◆ Problem statement ◆
Restate every line of the material, word for word.
===== Raw data
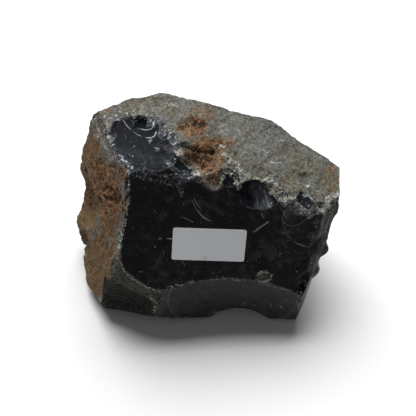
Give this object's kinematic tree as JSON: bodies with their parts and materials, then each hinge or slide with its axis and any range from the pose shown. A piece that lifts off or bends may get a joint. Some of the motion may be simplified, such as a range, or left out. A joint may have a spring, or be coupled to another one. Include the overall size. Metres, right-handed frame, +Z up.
{
  "type": "obsidian chunk",
  "caption": "raw chunk of black volcanic glass, flat breaks and shell-shaped scars under a grey-brown weathered rind, small paper label on the front",
  "frame": {"origin": "centre of the bounding box at its base, on the flat facet the stone rests on", "axes": "X is the stone's width, longest, with the weathered side at minus X; minus Y is the front with the label; Z is up"},
  "size_m": [0.1452, 0.0958, 0.0965],
  "materials": {
    "stone": "broken glass on the front and right, rough weathered rind on the top, left and back",
    "label": "matt white paper label"
  },
  "bodies": {
    "root": {"stone": "stone", "label": "label"}
  },
  "joints": []
}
==========
◆ Result ◆
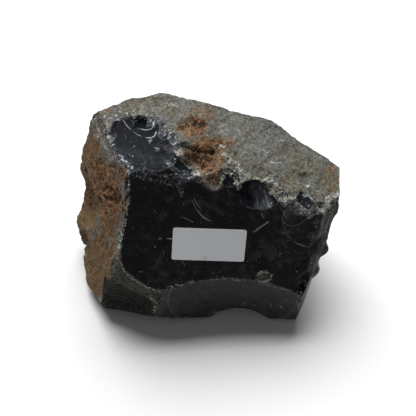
Give this object's kinematic tree as JSON: bodies with their parts and materials, then each hinge or slide with its axis and any range from the pose shown. A piece that lifts off or bends may get a joint. Some of the motion may be simplified, such as a range, or left out. A joint may have a spring, or be coupled to another one. Include the overall size. Metres, right-handed frame, +Z up.
{
  "type": "obsidian chunk",
  "caption": "raw chunk of black volcanic glass, flat breaks and shell-shaped scars under a grey-brown weathered rind, small paper label on the front",
  "frame": {"origin": "centre of the bounding box at its base, on the flat facet the stone rests on", "axes": "X is the stone's width, longest, with the weathered side at minus X; minus Y is the front with the label; Z is up"},
  "size_m": [0.1452, 0.0958, 0.0965],
  "materials": {
    "stone": "broken glass on the front and right, rough weathered rind on the top, left and back",
    "label": "matt white paper label"
  },
  "bodies": {
    "root": {"stone": "stone", "label": "label"}
  },
  "joints": []
}